Proactively monitoring keyspaces allows you to detect and address performance bottlenecks, storage issues, and other potential problems.
4. Implement Access Control
Cassandra supports role-based access control (RBAC), allowing you to define permissions for different users and roles. Implementing access control ensures that only authorized users can perform specific actions, such as creating or modifying keyspaces.
Use RBAC to restrict access to sensitive data and enforce security policies.
5. Backup and Restore Keyspaces
Regularly backup keyspaces to prevent data loss in case of hardware failures, human errors, or other incidents. Cassandra provides tools like nodetool snapshot
and third-party solutions for creating backups.
Have a well-defined backup and restore strategy to ensure data integrity and availability.
6. Keep Cassandra Updated
Cassandra is an actively maintained project, with regular updates and improvements. Keeping your Cassandra installation updated ensures you benefit from the latest features, performance enhancements, and security patches.
Conclusion
Listing keyspaces in Cassandra is a fundamental task for database administrators and developers. Whether you’re using CQL, the CLI, nodetool
, or programming languages like Java and Python, there are multiple ways to accomplish this task. Understanding how to manage keyspaces effectively is crucial for maintaining a well-organized and efficient Cassandra cluster.

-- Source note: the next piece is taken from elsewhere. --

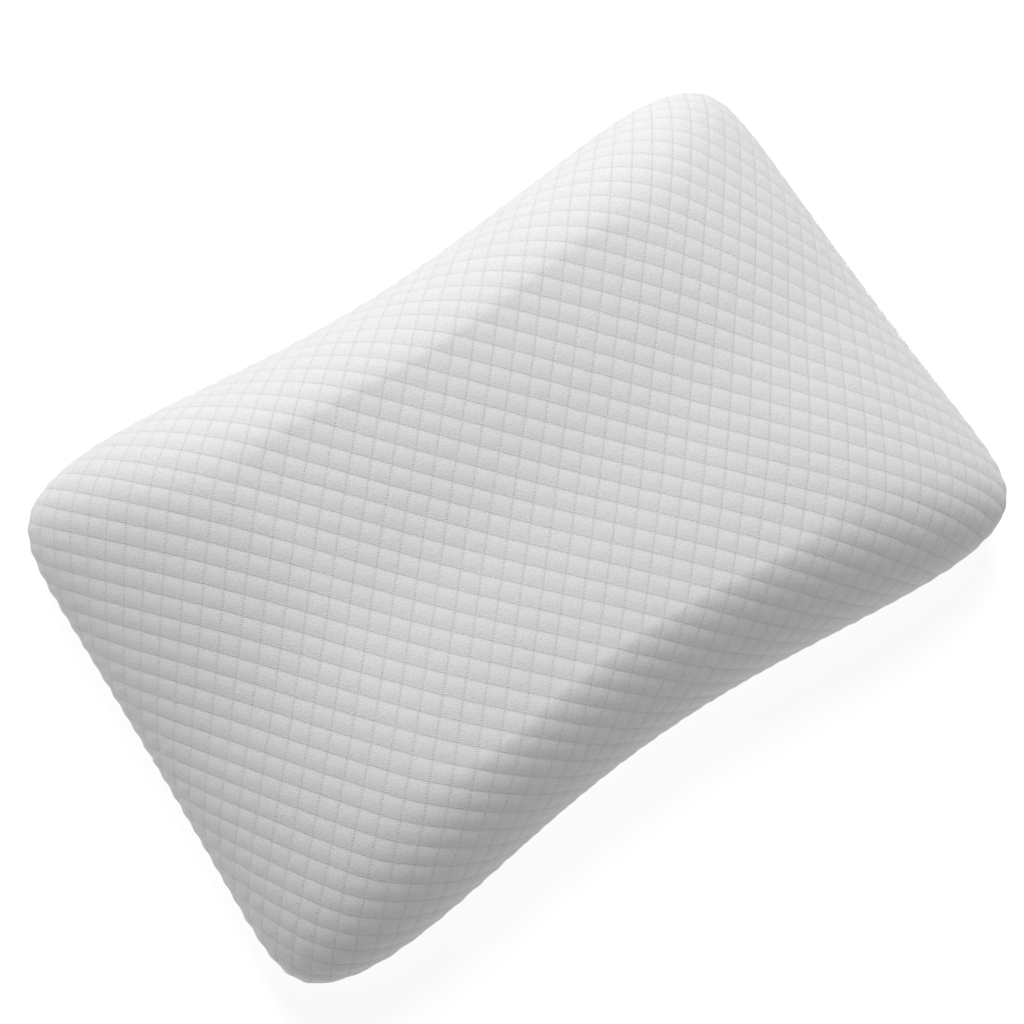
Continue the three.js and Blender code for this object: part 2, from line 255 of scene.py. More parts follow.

By following best practices such as designing keyspaces with replication in mind, using meaningful names, monitoring performance, implementing access control, and regularly backing up data, you can ensure the smooth operation of your Cassandra deployment.
As with any database technology, continuous learning and staying up-to-date with the latest developments in Cassandra will help you make the most of this powerful NoSQL database. Whether you’re a beginner or an experienced professional, mastering keyspace management in Cassandra is an essential skill for working with distributed systems.